Preheat the oven to 220℃220 °C or 210 °C fan bake. Line an oven tray with baking paper.
Cook wedges
Slice unpeeled 800 g sweet potatoes into wedges. Spread in a single layer on the prepared oven tray and toss with 2 tbsp Mexican seasoning and 1 tbsp olive oil. Season with salt and pepper and roast for about 22-25 minutes, until tender and golden. Turn once during cooking.
Cook bacon
Roughly chop 300 g bacon. Heat 1 tbsp olive oil in a frypan on high heat. Cook bacon for 6-7 minutes, until cooked and golden brown. Set aside on a paper towel to drain and reserve the pan.
Cook corn
Heat the reserved frypan on high heat and cook 1 cup frozen corn for about 5 minutes, until tender.

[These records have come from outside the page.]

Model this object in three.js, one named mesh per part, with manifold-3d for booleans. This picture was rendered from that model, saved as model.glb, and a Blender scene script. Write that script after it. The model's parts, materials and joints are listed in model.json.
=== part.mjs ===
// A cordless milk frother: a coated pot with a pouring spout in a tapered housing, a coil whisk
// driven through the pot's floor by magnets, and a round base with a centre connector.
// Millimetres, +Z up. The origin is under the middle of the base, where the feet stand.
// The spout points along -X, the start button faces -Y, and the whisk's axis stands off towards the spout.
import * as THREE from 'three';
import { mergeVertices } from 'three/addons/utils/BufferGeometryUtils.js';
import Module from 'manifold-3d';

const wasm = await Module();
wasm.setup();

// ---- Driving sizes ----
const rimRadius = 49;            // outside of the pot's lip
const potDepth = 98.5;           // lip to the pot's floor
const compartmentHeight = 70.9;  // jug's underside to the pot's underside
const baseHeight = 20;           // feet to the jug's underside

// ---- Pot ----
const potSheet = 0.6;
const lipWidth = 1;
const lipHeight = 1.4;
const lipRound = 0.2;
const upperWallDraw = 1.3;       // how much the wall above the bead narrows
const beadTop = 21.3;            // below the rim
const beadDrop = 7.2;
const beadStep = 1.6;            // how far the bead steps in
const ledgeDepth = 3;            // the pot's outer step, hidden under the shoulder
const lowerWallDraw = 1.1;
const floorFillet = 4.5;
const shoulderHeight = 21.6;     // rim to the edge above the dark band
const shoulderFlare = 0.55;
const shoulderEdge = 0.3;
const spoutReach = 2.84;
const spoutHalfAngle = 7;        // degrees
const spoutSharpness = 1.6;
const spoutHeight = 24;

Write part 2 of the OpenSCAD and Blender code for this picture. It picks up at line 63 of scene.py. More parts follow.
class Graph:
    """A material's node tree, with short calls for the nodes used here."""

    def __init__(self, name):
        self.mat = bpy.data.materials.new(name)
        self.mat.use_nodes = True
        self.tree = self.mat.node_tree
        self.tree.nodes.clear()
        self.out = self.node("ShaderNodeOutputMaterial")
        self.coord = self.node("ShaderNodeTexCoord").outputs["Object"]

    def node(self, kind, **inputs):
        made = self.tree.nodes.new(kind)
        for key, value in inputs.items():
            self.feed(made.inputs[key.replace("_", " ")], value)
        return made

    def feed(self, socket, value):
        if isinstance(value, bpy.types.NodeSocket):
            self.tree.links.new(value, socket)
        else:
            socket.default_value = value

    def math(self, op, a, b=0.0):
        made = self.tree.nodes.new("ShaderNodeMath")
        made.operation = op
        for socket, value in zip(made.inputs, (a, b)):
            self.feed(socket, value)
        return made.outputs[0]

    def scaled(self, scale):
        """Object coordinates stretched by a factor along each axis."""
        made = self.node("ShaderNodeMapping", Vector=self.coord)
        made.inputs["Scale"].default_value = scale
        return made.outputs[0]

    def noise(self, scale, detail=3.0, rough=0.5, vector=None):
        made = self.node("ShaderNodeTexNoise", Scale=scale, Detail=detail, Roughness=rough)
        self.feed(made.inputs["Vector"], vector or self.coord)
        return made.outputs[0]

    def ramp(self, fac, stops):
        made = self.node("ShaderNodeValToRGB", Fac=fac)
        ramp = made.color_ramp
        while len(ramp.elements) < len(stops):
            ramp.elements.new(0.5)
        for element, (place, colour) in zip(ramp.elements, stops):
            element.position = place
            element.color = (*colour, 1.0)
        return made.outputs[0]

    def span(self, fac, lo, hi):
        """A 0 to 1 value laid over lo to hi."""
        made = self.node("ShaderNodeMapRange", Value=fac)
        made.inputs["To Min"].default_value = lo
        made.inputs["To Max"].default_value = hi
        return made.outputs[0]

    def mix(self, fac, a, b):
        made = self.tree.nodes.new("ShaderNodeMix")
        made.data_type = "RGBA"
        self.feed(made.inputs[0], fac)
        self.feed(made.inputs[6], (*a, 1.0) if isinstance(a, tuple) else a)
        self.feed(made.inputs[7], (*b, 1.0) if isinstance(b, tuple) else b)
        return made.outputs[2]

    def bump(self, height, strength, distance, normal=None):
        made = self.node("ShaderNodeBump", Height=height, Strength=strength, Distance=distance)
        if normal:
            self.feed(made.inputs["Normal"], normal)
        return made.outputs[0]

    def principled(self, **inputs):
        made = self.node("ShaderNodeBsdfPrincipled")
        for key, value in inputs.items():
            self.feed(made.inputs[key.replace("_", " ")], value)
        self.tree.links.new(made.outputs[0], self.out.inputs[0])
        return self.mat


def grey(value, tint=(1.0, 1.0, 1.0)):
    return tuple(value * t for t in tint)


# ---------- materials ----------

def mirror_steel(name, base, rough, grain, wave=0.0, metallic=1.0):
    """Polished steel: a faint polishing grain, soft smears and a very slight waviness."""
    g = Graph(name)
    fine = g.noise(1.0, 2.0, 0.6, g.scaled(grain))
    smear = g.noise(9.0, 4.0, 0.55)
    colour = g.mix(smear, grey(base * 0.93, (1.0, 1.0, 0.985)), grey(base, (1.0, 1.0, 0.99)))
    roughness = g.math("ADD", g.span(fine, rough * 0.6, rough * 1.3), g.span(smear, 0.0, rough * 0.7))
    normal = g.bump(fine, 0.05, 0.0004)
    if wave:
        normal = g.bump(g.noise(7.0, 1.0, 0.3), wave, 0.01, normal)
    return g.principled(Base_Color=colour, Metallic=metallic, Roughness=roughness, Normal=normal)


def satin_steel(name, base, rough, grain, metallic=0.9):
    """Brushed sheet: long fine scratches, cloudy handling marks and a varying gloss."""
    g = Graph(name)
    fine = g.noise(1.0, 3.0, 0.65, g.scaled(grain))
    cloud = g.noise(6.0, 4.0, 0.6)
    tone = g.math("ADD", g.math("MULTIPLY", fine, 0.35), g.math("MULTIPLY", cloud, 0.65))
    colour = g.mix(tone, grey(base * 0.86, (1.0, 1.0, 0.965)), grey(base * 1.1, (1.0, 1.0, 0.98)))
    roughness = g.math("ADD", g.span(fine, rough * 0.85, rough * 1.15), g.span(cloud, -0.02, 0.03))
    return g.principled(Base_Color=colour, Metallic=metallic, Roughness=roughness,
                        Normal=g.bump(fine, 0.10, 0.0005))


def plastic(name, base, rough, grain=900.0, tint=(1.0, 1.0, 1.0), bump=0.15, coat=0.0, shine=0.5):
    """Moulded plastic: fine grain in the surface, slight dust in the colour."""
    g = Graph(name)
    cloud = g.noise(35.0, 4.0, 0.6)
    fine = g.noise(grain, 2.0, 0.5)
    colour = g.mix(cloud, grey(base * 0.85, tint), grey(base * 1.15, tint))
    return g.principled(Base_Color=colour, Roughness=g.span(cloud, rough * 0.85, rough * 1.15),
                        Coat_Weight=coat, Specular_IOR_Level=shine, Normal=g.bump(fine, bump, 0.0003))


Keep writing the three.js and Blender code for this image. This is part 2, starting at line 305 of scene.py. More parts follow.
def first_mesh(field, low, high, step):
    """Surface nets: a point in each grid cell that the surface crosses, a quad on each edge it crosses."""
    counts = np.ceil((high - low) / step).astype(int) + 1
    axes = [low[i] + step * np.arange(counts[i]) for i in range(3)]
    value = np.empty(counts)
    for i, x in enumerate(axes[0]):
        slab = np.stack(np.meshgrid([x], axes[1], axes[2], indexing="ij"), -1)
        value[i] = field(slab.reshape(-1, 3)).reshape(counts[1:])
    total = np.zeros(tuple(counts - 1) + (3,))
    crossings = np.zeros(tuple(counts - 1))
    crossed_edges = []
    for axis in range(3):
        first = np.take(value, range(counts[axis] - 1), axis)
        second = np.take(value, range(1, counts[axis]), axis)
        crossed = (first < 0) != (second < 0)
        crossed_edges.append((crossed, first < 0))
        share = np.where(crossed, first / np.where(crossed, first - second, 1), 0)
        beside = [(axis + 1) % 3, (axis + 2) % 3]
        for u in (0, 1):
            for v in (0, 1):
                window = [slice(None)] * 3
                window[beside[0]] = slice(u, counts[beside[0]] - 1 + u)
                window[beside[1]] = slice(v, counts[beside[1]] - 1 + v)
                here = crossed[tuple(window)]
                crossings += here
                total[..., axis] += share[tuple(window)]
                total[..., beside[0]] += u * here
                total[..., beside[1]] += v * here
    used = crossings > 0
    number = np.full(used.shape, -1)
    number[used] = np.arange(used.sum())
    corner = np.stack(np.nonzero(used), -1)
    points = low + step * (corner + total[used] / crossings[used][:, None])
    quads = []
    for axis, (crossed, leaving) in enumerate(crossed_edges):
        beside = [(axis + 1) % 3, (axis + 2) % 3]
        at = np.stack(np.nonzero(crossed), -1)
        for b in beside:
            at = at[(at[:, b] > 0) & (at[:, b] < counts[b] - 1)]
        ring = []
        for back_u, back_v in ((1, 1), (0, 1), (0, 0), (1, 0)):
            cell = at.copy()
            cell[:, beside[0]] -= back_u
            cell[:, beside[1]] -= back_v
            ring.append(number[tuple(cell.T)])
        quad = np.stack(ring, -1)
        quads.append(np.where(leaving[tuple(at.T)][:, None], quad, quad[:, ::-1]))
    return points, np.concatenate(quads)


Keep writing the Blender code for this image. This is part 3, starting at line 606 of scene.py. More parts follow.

Set aside in a large bowl to cool.
Make salsa
Adding to the bowl with the corn as you go. Peel and finely dice 1 red onion (if using). Dice 2 tomatoes and 1 cucumber. Drain and rinse 400 g black beans. Add 1 tbsp apple cider vinegar and ¼ cup pumpkin seeds and toss to combine. Season to taste with salt and pepper.
To finish
Remove wedges from the oven. Grate over ½ cup cheese. Return to the oven for a further 2 minutes, or until the cheese has melted.
To serve
Divide the cheese-loaded wedges between plates. Top with the corn salsa, bacon and dollops of sour cream.